If Latin alternative music never triumphs in South Florida, don't blame Kike Posada. This tireless crusader for la causa is determined to get the word and rock out by any means necessary: promoting events, publishing ¡Boom! magazine, and in July 2001 convincing the Anglo owners of AM station Radio Uno to allow him a few hours for programming Latin rock. The response was so great not only by listeners but by big-time advertisers such as Budweiser that the programming grew and grew -- with Posada joined over the course of the past year by fellow DJs Ramiro Yustini, Linda Carta, Caferro, Pancho, and Giovanni Morales, who now rock well into the night. So if you're looking for a little relief from the bellyaching of bachata or the relentless beat of commercial dance music, flip to the AM side of your dial and cross the border into the Latinalternative nation.

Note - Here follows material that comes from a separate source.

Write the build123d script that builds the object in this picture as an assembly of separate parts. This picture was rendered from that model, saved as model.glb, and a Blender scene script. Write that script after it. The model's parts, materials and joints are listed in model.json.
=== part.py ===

Radio Carnivale is the first Haitian-owned radio station in the nation (not counting pirate stations and two so-called FM subcarriers that can be picked up only by a specially tuned radio). The Kreyol-language station went on the air in early 2001 after last-minute complications: a name and call-letter change and the resignation of its general manager. But more than a year later Radio Carnivale has proved to be an ever-strengthening presence in South Florida's Haitian community. It's starting to make inroads on the traditional brokered-time programming arrangement that has always ruled the Haitian airwaves, and which has always meant a few powerful programmers are licensed to tell the Kreyol-speaking public anything, including slanderous lies about people they dislike and who may have no way of replying. But Radio Carnivale is a genuinely professional operation featuring music, news, and talk shows. The station is attracting more advertisers, and though it has not been able to avoid brokering (selling) some airtime, it has raised the level of Kreyol discourse in Miami.